### JOB
Please output the lines shown below exactly as they appear.

### SOURCE EXCERPT
________________________________________

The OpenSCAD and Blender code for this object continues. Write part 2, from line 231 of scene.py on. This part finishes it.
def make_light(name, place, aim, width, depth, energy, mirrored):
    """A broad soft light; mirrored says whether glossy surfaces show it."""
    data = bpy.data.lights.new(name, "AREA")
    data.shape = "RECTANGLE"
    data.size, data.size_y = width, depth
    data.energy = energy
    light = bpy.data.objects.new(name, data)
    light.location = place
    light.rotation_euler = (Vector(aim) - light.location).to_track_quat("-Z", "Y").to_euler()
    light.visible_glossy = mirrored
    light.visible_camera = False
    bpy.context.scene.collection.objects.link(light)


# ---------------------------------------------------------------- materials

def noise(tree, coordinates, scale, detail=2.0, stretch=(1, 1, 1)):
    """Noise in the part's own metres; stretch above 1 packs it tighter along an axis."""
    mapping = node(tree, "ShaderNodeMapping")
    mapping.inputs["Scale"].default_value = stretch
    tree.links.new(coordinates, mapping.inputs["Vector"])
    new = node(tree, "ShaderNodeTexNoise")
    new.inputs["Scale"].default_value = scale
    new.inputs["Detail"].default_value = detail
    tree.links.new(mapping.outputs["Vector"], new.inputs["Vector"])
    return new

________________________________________

### WORKED ANSWER
The OpenSCAD and Blender code for this object continues. Write part 2, from line 231 of scene.py on. This part finishes it.
def make_light(name, place, aim, width, depth, energy, mirrored):
    """A broad soft light; mirrored says whether glossy surfaces show it."""
    data = bpy.data.lights.new(name, "AREA")
    data.shape = "RECTANGLE"
    data.size, data.size_y = width, depth
    data.energy = energy
    light = bpy.data.objects.new(name, data)
    light.location = place
    light.rotation_euler = (Vector(aim) - light.location).to_track_quat("-Z", "Y").to_euler()
    light.visible_glossy = mirrored
    light.visible_camera = False
    bpy.context.scene.collection.objects.link(light)


# ---------------------------------------------------------------- materials

def noise(tree, coordinates, scale, detail=2.0, stretch=(1, 1, 1)):
    """Noise in the part's own metres; stretch above 1 packs it tighter along an axis."""
    mapping = node(tree, "ShaderNodeMapping")
    mapping.inputs["Scale"].default_value = stretch
    tree.links.new(coordinates, mapping.inputs["Vector"])
    new = node(tree, "ShaderNodeTexNoise")
    new.inputs["Scale"].default_value = scale
    new.inputs["Detail"].default_value = detail
    tree.links.new(mapping.outputs["Vector"], new.inputs["Vector"])
    return new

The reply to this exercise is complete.